Choosing a Store Type

from pygnome.feature_store.genomic_feature_store import GenomicFeatureStore, StoreType

# Create a feature store with interval trees (default)
default_store = GenomicFeatureStore()

# Create a feature store with binning
binned_store = GenomicFeatureStore(store_type=StoreType.BINNED, bin_size=100000)

# Create a feature store with brute force
brute_force_store = GenomicFeatureStore(store_type=StoreType.BRUTE_FORCE)

# Create a feature store for MSI sites
msi_store = GenomicFeatureStore(store_type=StoreType.MSI)

Saving and Loading

from pathlib import Path
from pygnome.feature_store.genomic_feature_store import GenomicFeatureStore

# Create and populate a feature store
store = GenomicFeatureStore()
# ... add features ...

# Trim the store to reduce memory usage
store.trim()

# Save the store
store.save(Path("path/to/store.pkl"))

# Load the store
loaded_store = GenomicFeatureStore.load(Path("path/to/store.pkl"))

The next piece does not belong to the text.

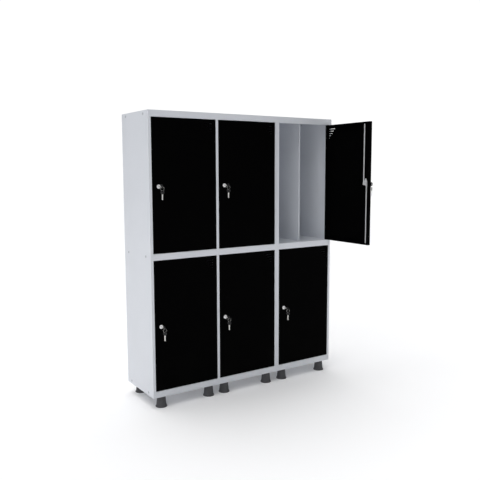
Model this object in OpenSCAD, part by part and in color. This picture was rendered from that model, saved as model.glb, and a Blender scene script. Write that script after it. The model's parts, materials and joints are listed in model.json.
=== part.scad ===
// Six-door steel locker cabinet: a two-column module bolted to a one-column module.
// Millimetres. Origin on the floor at the centre of the footprint, front towards -Y, +Z up.

/* [Cabinet] */
// Depth from the front frame to the back
body_d = 415; // [380:5:460]
// Height of the feet
foot_h = 75; // [60:5:100]
// Thickness of the body and door sheet
sheet = 0.8; // [0.6:0.1:1.2]
// Clear width of each door opening
open_w = 470; // [420:5:500]
// Clear height of each door opening
open_h = 862; // [760:2:920]
// Face width of the upright posts
stile_w = 18; // [16:1:30]
// Face height of the cross rails
rail_h = 42; // [38:1:60]
// Gap between the two modules
module_gap = 0.6; // [0.4:0.1:2]

/* [Doors] */
// Gap all round each door
door_gap = 2.5; // [2.4:0.1:3.5]
// Depth of the folded door pan
door_d = 22; // [20:1:24]
// Width of the folded lip inside the door
lip_w = 14; // [10:1:16]
// Which door stands open, counted left to right from the top row
open_door = 3; // [1:1:6]
// How far that door stands open, in degrees
open_angle = 89; // [0:1:115]

/* [Vents] */
// Rows of vent slots in each door
vent_rows = 5; // [3:1:6]
// Length of one vent slot
vent_len = 10.5; // [8:0.5:12]
// Height of one vent slot
vent_h = 4.5; // [3:0.5:6]

/* [Lock] */
// Distance from the door's free edge to the lock
lock_inset = 44; // [42:1:60]
// Distance from the lock's axis to each rod pin
cam_reach = 14; // [12:1:14]
// Diameter of the locking rods
rod_d = 8; // [6:1:8]

/* [Inside] */
// Distance from the front frame to the divider's front edge
divider_setback = 58; // [40:1:120]
// Width of the divider's front hem
divider_hem = 10; // [6:1:16]

/* [Hidden] */

$fn = 48;
eps = 0.01;
paint = [0.80, 0.82, 0.85];
door_paint = [0.05, 0.05, 0.055];
zinc = [0.72, 0.72, 0.74];
chrome = [0.82, 0.83, 0.85];
dark_plastic = [0.16, 0.16, 0.17];

// Overall places
body_w = 5 * stile_w + 3 * open_w;
body_h = 3 * rail_h + 2 * open_h;
left_x = -body_w / 2;
front_y = -body_d / 2;
back_y = body_d / 2;
base_z = foot_h;
top_z = foot_h + body_h;
return_d = 25;
seam_x = left_x + 3 * stile_w + 2 * open_w;
half_gap = module_gap / 2;

// Left edge of each column's opening and bottom edge of each row's opening
open_x = [for (c = [0 : 2]) left_x + stile_w + c * (open_w + stile_w) + (c == 2 ? stile_w : 0)];
open_z = [for (r = [0 : 1]) base_z + rail_h + r * (open_h + rail_h)];
module_span = [[left_x, seam_x - half_gap], [seam_x + half_gap, -left_x]];
partition_x = open_x[1] - stile_w / 2;
// Inner faces of the walls beside each column
bay = [
    [module_span[0][0] + sheet, partition_x - sheet / 2],
    [partition_x + sheet / 2, module_span[0][1] - sheet],
    [module_span[1][0] + sheet, module_span[1][1] - sheet]];
rear_flange = 15;
back_sheet_y = back_y - 2 * sheet;
inner_front_y = front_y + return_d;
stop_lip = 8;
rail_return_d = 7;
strip_end_gap = 4;
skirt_gap = 4;
flange_front_gap = 1;
flange_lift = 8;
hem_end_gap = 1;
// How far a cut runs past the face of the sheet it goes through
past = 2;

// Door, hinge and lock places, measured from the opening's lower left front corner
door_w = open_w - 2 * door_gap;
door_h = open_h - 2 * door_gap;
pivot_x = open_w - door_gap - 8;
pivot_y = 5;
pin_r = 2;
bush_r = 3.2;
bush_flange_r = 4.2;
bush_flange_t = 1;
bush_depth = 6;
pin_out = 4.5;
pin_in = 8;
pin_plate = [30, 2];
pin_plate_gap = 0.4;
pin_collar_r = 3.6;
pin_collar_h = 3;
running = 0.05;
lock_x = door_gap + lock_inset;
lock_z = open_h / 2 - 3;
rod_y = 14;
rod_r = rod_d / 2;
rod_end_gap = 0.5;
vent_web = 3;
vent_row_pitch = 16.75;
vent_right = 14;
vent_top = 30;
slot_margin = 1.5;
frame_slot_h = rod_d + 3;
door_slot_h = rod_d + 2;

// Lock parts, measured from the door's face at the lock's axis
rosette_r = 13;
rosette_t = 3;
barrel_r = 9.5;
barrel_l = 7;
barrel_nut = [13.5, 3.5];
plug_r = 6;
plug_front_y = -3.4;
keyway = [2.4, 8.4];
blade = [2, 8];
blade_l = 36;
blade_root = 2;
cam_y = 7.4;
cam_t = 2;
lobe_r = 7;
apex_r = 6.5;
apex_z = 34;
cam_nut = [7.5, 2.2];
rod_pin_r = 3;
pin_washer_r = 4.6;
washer_gap = 0.3;
eye_r = 6;
eye_neck = 8;
eye_y = [12, 16];
pin_end_y = 18.5;
bow_r = 13;
bow_t = 2.4;
bow_hole_r = 4;
bow_hole_offset = 6;
bow_shoulder = [5, 6];
bow_y = -45;
ring_y = bow_y - bow_hole_offset;
ring_sag = 1;
ring_r = 12;
ring_wire_r = 0.8;
spare_key_turn = 35;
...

Performance Considerations

Memory Usage

The memory usage of the feature store depends on the implementation:

IntervalTreeStore: Uses more memory but provides faster queries
BinnedGenomicStore: Uses less memory but queries may be slightly slower
BruteForceFeatureStore: Uses minimal memory but queries are slow
MsiChromosomeStore: Specialized for MSI sites, very memory efficient

Query Speed

The query speed depends on the implementation and the number of features:

IntervalTreeStore: O(log n + k) for finding k intervals that overlap with a given point or range
BinnedGenomicStore: O(b + k) where b is the number of bins that overlap with the query range
BruteForceFeatureStore: O(n) where n is the total number of features
MsiChromosomeStore: O(log n + k) using binary search

Best Practices

Use the context manager pattern when adding features to ensure proper indexing
Choose the appropriate store type based on your specific use case
For large genomes, consider saving the populated store to disk with store.save() for faster loading in future sessions

Build Time vs. Load Time

Building genomic feature stores with large datasets can be time-consuming, especially when creating indexes for efficient querying. The build time depends on:

The number of features being added
The complexity of the indexing structure (interval trees, binning, etc.)
The performance characteristics of the chosen store implementation

However, once built, these stores can be serialized to disk using Python's pickle format. This allows you to quickly load pre-built stores in future sessions, avoiding the need to rebuild them each time:

# Building a store can be time-consuming
store = GenomicFeatureStore()
with store:
    # Adding thousands or millions of features...
    for gene in genome.genes.values():
        store.add(gene)
        for transcript in gene.transcripts:
            store.add(transcript)
            # ...and so on

# Save the built store to avoid rebuilding it next time
# Note: trimming is done automatically during save
store.save(Path("path/to/store.pkl"))

# In future sessions, quickly load the pre-built store
loaded_store = GenomicFeatureStore.load(Path("path/to/store.pkl"))
# Ready to use immediately without rebuilding indexes

This approach is particularly valuable in production environments or when working with large reference genomes where the feature set doesn't change frequently.